A subcommittee reviewed the electrical schematic and instruction manual for the environmental chamber. This group then energized the chamber to observe and troubleshoot the components crucial to temperature control and over-temperature protection. This was done by trained personnel using safe electrical "hot" work practices and appropriate lockout/tag-out procedures. Testing with the main power on, a simulated temperature was generated to exceed the set point for shut down of the heaters to the chamber. During this testing, it was observed that the over-temperature pilot light illuminated at the set point; however, the trip coil on the circuit breaker did not energize and, thus, did not shut down the chamber.
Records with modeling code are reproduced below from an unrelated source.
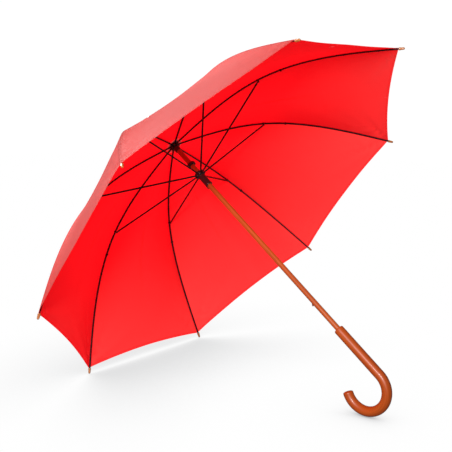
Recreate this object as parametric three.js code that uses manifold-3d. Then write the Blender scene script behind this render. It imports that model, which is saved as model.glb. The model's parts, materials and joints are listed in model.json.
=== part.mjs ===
// Stick umbrella, open, lying on two rib tips and its crook. Millimetres, +Z up.
// Each part is drawn in the umbrella's own frame: shaft along z, ferrule up, ribs' pivots at z = 0,
// crook turned towards -x. The last lines lay the umbrella down on the floor.
import * as THREE from "three";
import { mergeVertices } from "three/addons/utils/BufferGeometryUtils.js";
import Module from "manifold-3d";

// ---- driving dimensions ----
const RIB_COUNT = 8;
const RIB_LENGTH = 585; // arc from the crown pivot to the canopy's corner
const JOINT_FRACTION = 0.43; // where the stretcher meets the rib, as a share of the rib
const ROOT_SLOPE = 4.5; // degrees below the plane across the shaft, at the crown
const JOINT_SLOPE = 22.2; // at the stretcher's joint
const TIP_SLOPE = 45.6; // at the canopy's corner
const RIB_WIDTH = 3.4;
const RIB_HEIGHT = 2.6;
const STRETCHER_WIDTH = 3.2;
const STRETCHER_HEIGHT = 2.6;
const EAR_THICKNESS = 0.7;
const TIP_LENGTH = 13; // wooden tip beyond the canopy's corner
const RIB_IN_TIP = 7; // how far the rib goes on into the tip
const SHAFT_RADIUS = 6;
const HANDLE_RADIUS = 11;
const HANDLE_START = 602; // below the crown pivots
const CROOK_START = 732;
const CROOK_RADIUS = 48; // of the bend's centreline
const CROOK_ANGLE = 210; // degrees of bend
const FERRULE_TOP = 109.5; // above the crown pivots
const RUNNER_DEPTH = 104; // stretchers' pivots below the ribs' pivots, open
const RUNNER_LENGTH = 38; // from those pivots down to the lip
const COLLAR_DEPTH = 70; // stop collar's middle
const HAND_CATCH_DEPTH = 522; // middle of the catch that holds the umbrella closed
const SCALLOP = 11; // how far the rim curves in between two ribs
const FABRIC = 0.3; // thickness of the canopy pieces
const GAP = 0.3; // between pieces that touch

const EYE_RADIUS = 1.6; // flattened eyes that the ribs and stretchers turn on
const WIRE_RADIUS = 0.5;
const TIP_BORE = Math.hypot(RIB_WIDTH, RIB_HEIGHT) / 2 + GAP; // of the wooden tips
const ROUND = 24; // segments round a turned part

const BORE = SHAFT_RADIUS + GAP; // of what sits on the shaft
const CROWN_PIVOT = SHAFT_RADIUS + EYE_RADIUS + 1.6; // radius of the ribs' pivots
const RUNNER_PIVOT = SHAFT_RADIUS + EYE_RADIUS + 2.9; // radius of the stretchers' pivots
const PIN_DROP = RIB_HEIGHT / 2 + EYE_RADIUS + 1; // stretcher's pivot below the rib's centreline
const FABRIC_OFFSET = RIB_HEIGHT / 2 + 1.2; // canopy's inner face above the rib's centreline

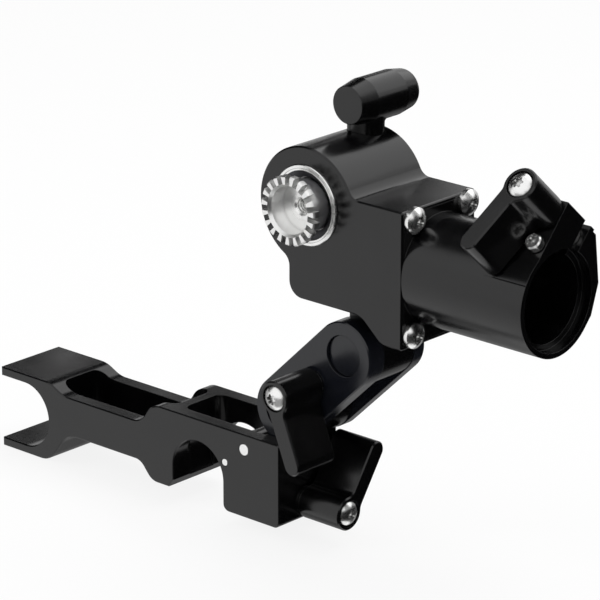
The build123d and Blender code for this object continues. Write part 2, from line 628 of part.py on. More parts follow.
def make_link_pin(x, z):
    """A pivot pin through both plates, its flat head sunk in the front plate."""
    length = LINK_BACK - FRONT_PLATE_Y - 2 * PIN_RECESS
    head = PIN_RECESS_RADIUS - SEAT
    return turned([
        (0, 0), (head - PIN_EDGE, 0), (head, PIN_EDGE), (head, PIN_HEAD), (LINK_PIN_RADIUS, PIN_HEAD),
        (LINK_PIN_RADIUS, length - PIN_EDGE), (LINK_PIN_RADIUS - PIN_EDGE, length), (0, length),
    ], y_plane(x, z, FRONT_PLATE_Y + PIN_RECESS))


# ---- housing ---------------------------------------------------------------------------------
def housing_outline(inset=0.0):
    """The gear housing seen from the front: a drum over a body with a tongue at the lower right."""
    slope_left = HOUSING_RIGHT - TONGUE_WIDTH - TONGUE_SLOPE
    lean = tan(atan2(HOUSING_BOTTOM - TONGUE_BOTTOM, TONGUE_SLOPE) / 2)
    body = outline(
        (HOUSING_LEFT + inset, DRUM_Z),
        (HOUSING_LEFT + inset, HOUSING_BOTTOM + inset, HOUSING_CORNER - inset),
        (slope_left + inset * lean, HOUSING_BOTTOM + inset, TONGUE_BEND),
        (HOUSING_RIGHT - TONGUE_WIDTH + inset * lean, TONGUE_BOTTOM + inset, TONGUE_FOOT_BEND),
        (HOUSING_RIGHT - inset, TONGUE_BOTTOM + inset, SQUARE_EDGE),
        (HOUSING_RIGHT - inset, HOUSING_TOP - inset, SQUARE_EDGE),
        (DRUM_X, HOUSING_TOP - inset),
        (DRUM_X, DRUM_Z),
    )
    drum = DRUM_RADIUS - inset
    face = body + Pos(DRUM_X, DRUM_Z) * Circle(drum)
    side = HOUSING_LEFT + inset - DRUM_X
    top = HOUSING_TOP - inset - DRUM_Z
    left_corner = (DRUM_X + side, DRUM_Z - sqrt(drum ** 2 - side ** 2), 0)
    right_corner = (DRUM_X + sqrt(drum ** 2 - top ** 2), DRUM_Z + top, 0)
    corners = [face.vertices().sort_by_distance(point)[0] for point in (left_corner, right_corner)]
    return fillet(corners, DRUM_FILLET)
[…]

It was clear at this point that there were two failures in the control circuitry; prior to the failure of the circuit breaker, there should have been a shutdown of the temperature control system. Further investigation identified a failure in the temperature controller card, allowing the chamber heaters to come on and stay on. Testing indicates that the chamber does operate, and with replacement of these failed parts, would operate properly.

Incident Date
Apr 30, 1996
  • Environmental Systems
  • Environmental Chamber
Damage and Injuries
Probable Cause
When Incident Discovered
Lessons Learned

The manufacturer will be notified of the failed parts identified as a result of the follow-up testing plan. These results may be useful to them for their information and forwarding to others with the same equipment.